Uber is to invest $500m in developing its own mapping software to reduce the firm's heavy reliance on Google, according to reports.
Uber drivers and customers use Google's maps to pinpoint pick-up and drop-off locations, and follow GPS-directed routes.
The platform is well tested, but creates a risk for Uber because any changes or downtime in the service beyond its control could affect business. Furthermore, the maps may not contain the most relevant information for the company's requirements.
The Financial Times has now reported that Uber will create its own maps, giving the firm total control over the entire customer and driver ecosystem.
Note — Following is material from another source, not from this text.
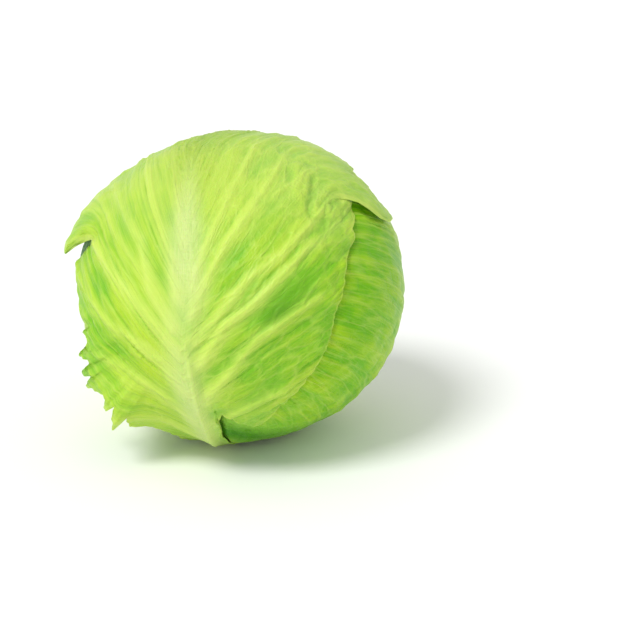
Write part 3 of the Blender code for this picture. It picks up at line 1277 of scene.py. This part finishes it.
@dataclass(frozen=True)
class LeafFinish:
    """The waxy skin of a leaf: a green blade with a paler net of veins.

    A stretch says how fine a pattern is across and along the fibres.
    """

    name: str
    deep: tuple = colour(110, 184, 0)
    light: tuple = colour(174, 212, 30)
    # The pale colour of the base, also used for the front leaf's painted sheen.
    pale_and_sheen: tuple = colour(196, 220, 112)
    vein: tuple = colour(204, 228, 104)
    rib: tuple = colour(210, 228, 144)
    # Painted shade: the dark green that the skin turns to where the tone mark is strongly negative,
    # in the gaps under folds and lobes.
    painted_shade: tuple = colour(66, 138, 0)
    painted_shade_start: float = 0.9
    patch_scale: float = 30.0
    speckle_scale: float = 1100.0
    crinkle_scale: float = 230.0
    streak_stretch: tuple = (0.55, 0.04, 1.0)
    thread_stretch: tuple = (2.4, 0.11, 1.0)
    coarse_net: tuple = (0.22, 0.06, 1.0)
    fine_net: tuple = (0.6, 0.19, 1.0)
    wrinkle_stretch: tuple = (0.12, 1.1, 1.0)
    net_thinness: tuple = (8.0, 6.0)
    net_strength: float = 0.42
    rim_strength: float = 0.45
    lightness: float = 0.42
    patchiness: float = 1.3
    streakiness: float = 1.3
    thread_contrast: float = 0.8
    ridge_contrast: float = 0.9
    speckling: float = 0.2
    tone_and_light_strength: float = 0.7
    bump_strength: float = 0.8
    bump_height: float = 0.0008
    roughness: float = 0.38
    gloss: float = 0.18
    glow: float = 0.2
    glow_colour: tuple = (0.6, 1.0, 0.25)
    glow_depth: float = 0.001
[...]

It is clear that Uber sees maps as central to its success. A recent blog post by Brian McClendon, a former top executive on Google’s mapping software who was poached by Uber last year, underlined this point.
“Behind every successful Uber ride is a technology that many of us take for granted: maps. Accurate maps are at the heart of our service and the backbone of our business,” he said.
McClendon explained that Uber will need more specialised maps in the future, particularly if self-driving cars become more prominent on the world’s roads.
“Existing maps are a good starting point, but some information is not that relevant to Uber, like ocean topography. There are other things we need to know a lot more about, like traffic patterns and precise pick-up and drop-off locations,” he said.
"Moreover, we need to be able to provide a seamless experience in parts of the world where there aren’t detailed maps or street signs.
"Over the past decade mapping innovation has disrupted industries and changed daily life in ways I couldn’t have imagined when I started. That progress will only accelerate in the coming years especially with technologies like self-driving cars."